In short, the Exynos processor lowers the manufacturing cost, and it offsets the import tax. It is why, except for the US and a few European countries, Samsung uses the Exynos processor for the rest of the world.

To diversify processor supply chain:

If Samsung could, it would use the Exynos processor in all of its phones. However, they can’t do it because of the Qualcomm deal.  

Samsung makes millions of phones each year. It’s a massive business with numerous parts suppliers involved. If one suppliers’ delay happens, Samsung’s whole phone manufacturing will halt to a standstill. It will be an economic disaster for Samsung Mobile division. Therefore, they diversify their parts supplier. If a problem arises with one supplier, they can fall back to another part supplier. To keep a diversified processor supply chain, Samsung makes the Exynos processor and keeps improving it.

Is Exynos a better processor than Snapdragon?

According to numerous benchmark tests, we saw that occasionally Exynos processor gets a better score than Snapdragon. But getting a better benchmark score does not prove that a processor is better. Multiple times we found that the phone manufacturer cheats on the benchmark score. 

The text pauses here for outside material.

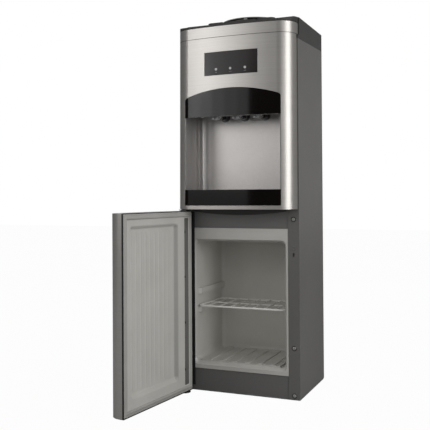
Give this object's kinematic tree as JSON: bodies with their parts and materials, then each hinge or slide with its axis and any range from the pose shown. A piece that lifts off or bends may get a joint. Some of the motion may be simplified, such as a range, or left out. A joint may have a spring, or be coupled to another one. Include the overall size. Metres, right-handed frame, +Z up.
{
  "type": "water dispenser",
  "caption": "Free-standing bottled-water dispenser with a bowed silver front, cup recess with taps, drip tray and a small refrigerator with a side-hinged door.",
  "frame": {"origin": "middle of the cabinet's rectangular footprint, on the floor", "axes": "+Z up, +Y towards the rear, +X to the viewer's right when facing the front"},
  "size_m": [0.3501, 0.6301, 0.9483],
  "materials": {
    "side_paint": "satin",
    "frame_paint": "satin",
    "silver_front": "brushed",
    "dark_cover": "fine grain",
    "black_gloss": "gloss",
    "window_gloss": "gloss",
    "alcove_grey": "satin",
    "tap_grey": "satin",
    "tap_red": "satin",
    "tap_blue": "satin",
    "lens_clear": "gloss",
    "board_green": "satin",
    "liner_white": "satin",
    "gasket_grey": "matt",
    "foam_yellow": "matt",
    "zinc_sheet": "zinc",
    "black_paint": "satin",
    "black_rubber": "matt",
    "black_plastic": "fine grain",
    "white_wire": "plastic coated",
    "white_nylon": "matt",
    "stainless": "satin",
    "aluminium_plate": "satin",
    "copper": "satin",
    "silicone_hose": "matt",
    "screw_zinc": "bright",
    "rocker_red": "gloss",
    "rocker_green": "gloss"
  },
  "bodies": {
    "cabinet": {"base_pan": "zinc_sheet", "side_panel_left": "side_paint", "side_panel_right": "side_paint", "cross_bar": "frame_paint", "kick_plate": "frame_paint", "rear_cover": "zinc_sheet", "tank_shelves": "zinc_sheet", "front_panel": "silver_front", "front_trim": "silver_front", "top_cover": "dark_cover", "display_window": "window_gloss", "indicator_lenses": "lens_clear", "indicator_board": "board_green", "tap_hood": "black_gloss", "alcove": "alcove_grey", "tap_body_left": "tap_blue", "tap_body_middle": "tap_grey", "tap_body_right": "tap_red", "tap_nuts": "white_nylon", "cabinet_liner": "liner_white", "liner_foam": "foam_yellow", "evaporator_plate": "aluminium_plate", "cold_tank": "stainless", "cold_tank_foam": "foam_yellow", "cold_coil": "copper", "water_guide": "white_nylon", "hot_tank": "stainless", "hot_tank_jacket": "foam_yellow", "heater_element": "stainless", "thermostats": "black_plastic", "water_hoses": "silicone_hose", "compressor": "black_paint", "compressor_grommets": "black_rubber", "condenser_tube": "black_paint", "condenser_wires": "black_paint", "condenser_clips": "black_plastic", "filter_drier": "copper", "refrigerant_lines": "copper", "drain_outlet": "black_plastic", "switch_plate": "black_plastic", "cord_gland": "black_plastic", "control_box": "black_plastic", "hinge_top": "black_paint", "hinge_bottom": "black_paint", "cabinet_screws": "screw_zinc"},
    "door": {"door_skin": "silver_front", "door_liner": "liner_white", "door_foam": "foam_yellow", "door_gasket": "gasket_grey", "hinge_bushes": "white_nylon"},
    "lever_left": {"tap_lever_left": "tap_blue"},
    "lever_middle": {"tap_lever_middle": "tap_grey"},
    "lever_right": {"tap_lever_right": "tap_red"},
    "tray": {"drip_tray": "black_plastic", "drip_tray_front": "black_gloss"},
    "grille": {"drip_grille": "black_plastic"},
    "shelf": {"wire_shelf": "white_wire"},
    "seat": {"bottle_seat": "alcove_grey"},
    "rocker_heat": {"rocker_heat": "rocker_red"},
    "rocker_cool": {"rocker_cool": "rocker_green"}
  },
  "joints": [
    {"name": "door_hinge", "type": "hinge", "parent": "cabinet", "child": "door", "pos_m": [-0.14, -0.142, 0.23], "axis": [0, 0, -1], "range_deg": [-96.5, 13.5]},
    {"name": "tap_lever_left_push", "type": "hinge", "parent": "cabinet", "child": "lever_left", "pos_m": [-0.054, -0.09, 0.714], "axis": [1, 0, 0], "range_deg": [0, 12], "stiffness_Nm_per_rad": 0.14, "springref_deg": -8.02},
    {"name": "tap_lever_middle_push", "type": "hinge", "parent": "cabinet", "child": "lever_middle", "pos_m": [0, -0.09, 0.714], "axis": [1, 0, 0], "range_deg": [0, 12], "stiffness_Nm_per_rad": 0.14, "springref_deg": -8.02},
    {"name": "tap_lever_right_push", "type": "hinge", "parent": "cabinet", "child": "lever_right", "pos_m": [0.054, -0.09, 0.714], "axis": [1, 0, 0], "range_deg": [0, 12], "stiffness_Nm_per_rad": 0.14, "springref_deg": -8.02},
    {"name": "drip_tray_slide", "type": "slide", "parent": "cabinet", "child": "tray", "axis": [0, -1, 0], "range_m": [0, 0.11]},
    {"name": "drip_grille_lift", "type": "slide", "parent": "tray", "child": "grille", "axis": [0, 0, 1], "range_m": [0, 0.06]},
    {"name": "wire_shelf_slide", "type": "slide", "parent": "cabinet", "child": "shelf", "axis": [0, -1, 0], "range_m": [0, 0.15]},
    {"name": "bottle_seat_lift", "type": "slide", "parent": "cabinet", "child": "seat", "axis": [0, 0, 1], "range_m": [0, 0.06]},
    {"name": "rocker_heat_tip", "type": "hinge", "parent": "cabinet", "child": "rocker_heat", "pos_m": [-0.106, 0.1186, 0.59], "axis": [-1, 0, 0], "range_deg": [0, 16]},
    {"name": "rocker_cool_tip", "type": "hinge", "parent": "cabinet", "child": "rocker_cool", "pos_m": [-0.084, 0.1186, 0.59], "axis": [-1, 0, 0], "range_deg": [0, 16]}
  ]
}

Here’s an AndroidAuthority article — Phones we caught cheating benchmarks.

Moreover, a processor is better only if it performs reliably over the years. One most significant drawback of the Exynos processor over Snapdragon is its poor thermal management system. It is why the phones which have the Exynos processor becomes very hot and has inferior battery life. Over the years, this problem gets worse. On the contrary, Snapdragon has a better thermal management system and better optimized for mobile networks.

Conclusion:

Though many people argue that Qualcomm processor is better optimized for the US market and that’s why Samsung uses this processor in its US phone, but you can see that that’s not entirely true. In short, First, it’s because Qualcomm blocked Samsung to sell the Exynos processor phone in the US through their patent agreement deal. Second, it’s because the Exynos processor allows Samsung to reduce the phone production cost and diversify its processor supply chain.